10–12 >> The investigation is generally clear and well organized, although there may be some repetition or lack of clarity in places. The investigation contains critical analysis, although this analysis may lack development or clarity. Evidence from a range of sources is used to support the argument. There is an awareness and some evaluation of different perspectives and the investigation argues to a reasoned conclusion.
13–15 >> The investigation is clear, coherent and effectively organized. The investigation contains well-developed critical analysis that is focused clearly on the stated question.
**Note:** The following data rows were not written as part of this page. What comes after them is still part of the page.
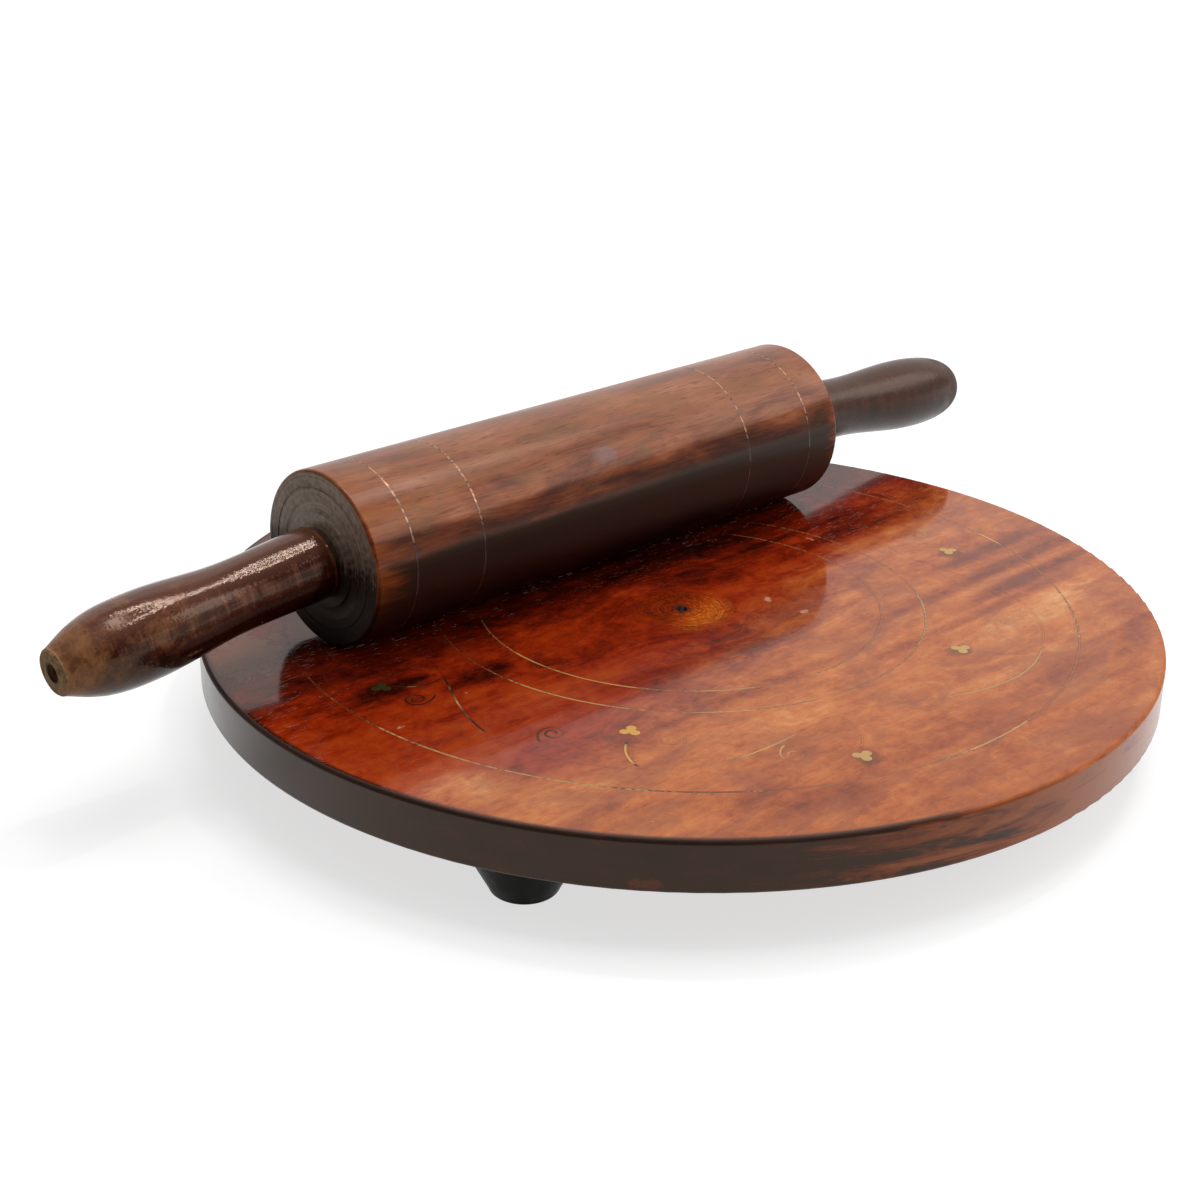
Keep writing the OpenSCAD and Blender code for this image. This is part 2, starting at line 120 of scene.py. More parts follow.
class Tree:
    """The nodes of a material or the world, each added by a short call."""

    # A spot's half height, so large that the spot goes through the whole piece
    THROUGH = 1e6

    def __init__(self, owner):
        owner.use_nodes = True
        self.nodes = owner.node_tree.nodes
        self.links = owner.node_tree.links

    def add(self, kind, inputs, **settings):
        """Adds a node, sets it up, and feeds its inputs, which are given by name or number."""
        node = self.nodes.new(kind)
        for name, value in settings.items():
            setattr(node, name, value)
        for key, value in inputs.items():
            self.feed(node.inputs[key], value)
        return node

    def feed(self, socket, value):
        """Gives a socket a field, a number, a vector or a colour that is written as in srgb."""
        if isinstance(value, Field):
            self.links.new(value.socket, socket)
        elif isinstance(value, str):
            socket.default_value = srgb(value)
        else:
            socket.default_value = value

    def field(self, node, output=0):
        return Field(self, node.outputs[output])

    def number(self, operation, *values):
        return self.field(self.add("ShaderNodeMath", dict(enumerate(values)), operation=operation))

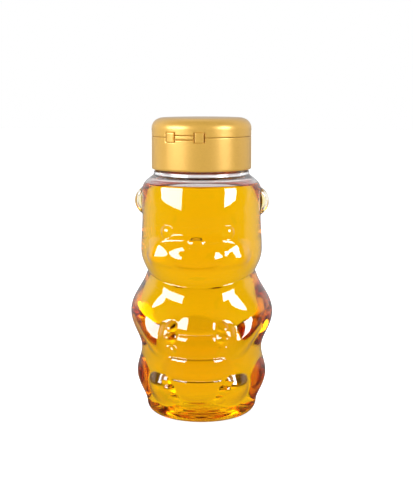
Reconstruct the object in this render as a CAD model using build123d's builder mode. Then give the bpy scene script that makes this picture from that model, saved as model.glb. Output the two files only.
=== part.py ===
from build123d import *

import os
from math import cos, degrees, pi, radians, sin, sqrt, tan

# A squeezable honey bear: a blow-moulded clear bottle, its honey, the liner over its mouth and a
# snap-hinged flip-top cap. All sizes are millimetres and degrees. The bear faces -Y, +X is to the
# right of someone who faces it, and Z rises from the ring that it stands on, on the neck's axis.
# A bearing is an angle about that axis, from the front towards +X.

# Trunk and head, as radii about the neck's axis and heights, each over the one named before it
base_radius = 22.6
heel_radius = 4.2
ring_width = 3.0
push_up = 3.4
belly_radius = 24.9
belly_height = 25.0
chest_radius = 24.3
chest_over_belly = 17.0
crease_radius = 22.1
crease_over_chest = 16.8
cheek_radius = 24.95
cheek_over_crease = 9.2
crown_radius = 24.4
crown_over_cheek = 14.0
shoulder_over_crown = 12.8
shoulder_slope = 38.0
shoulder_blend = 2.6
wall = 0.8

# Where the form leans towards its front and back: the jaw hangs over a drawn-in throat and the
# brow draws in
jaw_drop = 4.0
jaw_drop_height = 21.0
throat_draw = 0.6
brow_draw = 2.1
brow_draw_height = 13.8

# How closely sections follow each other up the form and how many points each one has: fine ones
# for the outside, coarse ones for the cavity, whose surface is softer
fine_pitch = 1.9
fine_count = 84
coarse_pitch = 3.1
coarse_count = 48
heel_step_count = 3

# Neck finish, which fits inside the cap, and what fills the bottle
bead_under_cap = 0.8
bead_width = 1.7
bead_blend = 0.7
thread_room = 1.5
neck_wall = 1.15
mouth_over_shoulder = 15.6
mouth_blend = 0.35
honey_over_shoulder = 0.4
honey_gap = 0.1

# Face: a raised oval mask with a flat top, and soft swellings for the jaws, the muzzle, two lobes
# under the nose, the cheeks and a chin. Its heights are over the crease between head and trunk
mask_half_width = 26.5
mask_half_height = 7.4
mask_over_crease = 10.4
mask_rise = 1.0
mask_edge = 2.2
mask_fullness = 2.5
jaw_half_width = 44.0
jaw_half_height = 8.8
jaw_over_crease = 4.8
jaw_rise = 0.9
muzzle_half_width = 13.5
muzzle_half_height = 7.4
muzzle_over_crease = 6.8
muzzle_rise = 1.4
lobe_bearing = 12.5
lobe_half_width = 6.4
lobe_half_height = 5.6
lobe_over_crease = 7.4
lobe_rise = 1.3
cheek_pad_bearing = 39.0
cheek_pad_half_width = 9.5
cheek_pad_half_height = 7.0
cheek_pad_over_crease = 6.8
cheek_pad_rise = 1.5
chin_half_width = 11.5
chin_half_height = 4.8
chin_under_crease = 0.6
chin_rise = 1.7
nose_half_width = 4.0
nose_half_height = 3.0
nose_over_crease = 14.8
nose_rise = 2.0
eye_bearing = 29.8
eye_half_width = 4.0
eye_half_height = 3.5
eye_over_crease = 18.4
eye_rise = 2.0

# Ears: thick round lobes, dished in front
ear_radius = 6.2
ear_thickness = 6.6
ear_blend = 1.9
ear_spread = 22.0
ear_depth = 2.0
ear_under_shoulder = 7.4
ear_wall = 1.8
ear_dish_radius = 2.7
ear_dish_depth = 0.8
ear_dish_spread = 24.6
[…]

Evidence from a range of sources is used effectively to support the argument. There is an evaluation of different perspectives and the investigation argues to a reasoned conclusion that is consistent with the evidence and arguments provided.

Criterion C: Reflection (4 marks)

0 >> The work does not reach a standard described by the descriptors below.
1–2 >> The reflection contains some discussion of what the investigation about the methods used by the historian. The reflection demonstrates little awareness of the challenges facing the historian and/or the limitations of the methods used by the historian. The connection between the reflection and the rest of the investigation is implied but is not explicit.
3–4 >> The reflection is clearly focused on what the investigation highlighted about the methods used by the historian. The reflection demonstrates a clear awareness of challenges facing the historian and/or limitations of the methods used by the historian. There is a clear and explicit connection between the reflection and the rest of the investigation.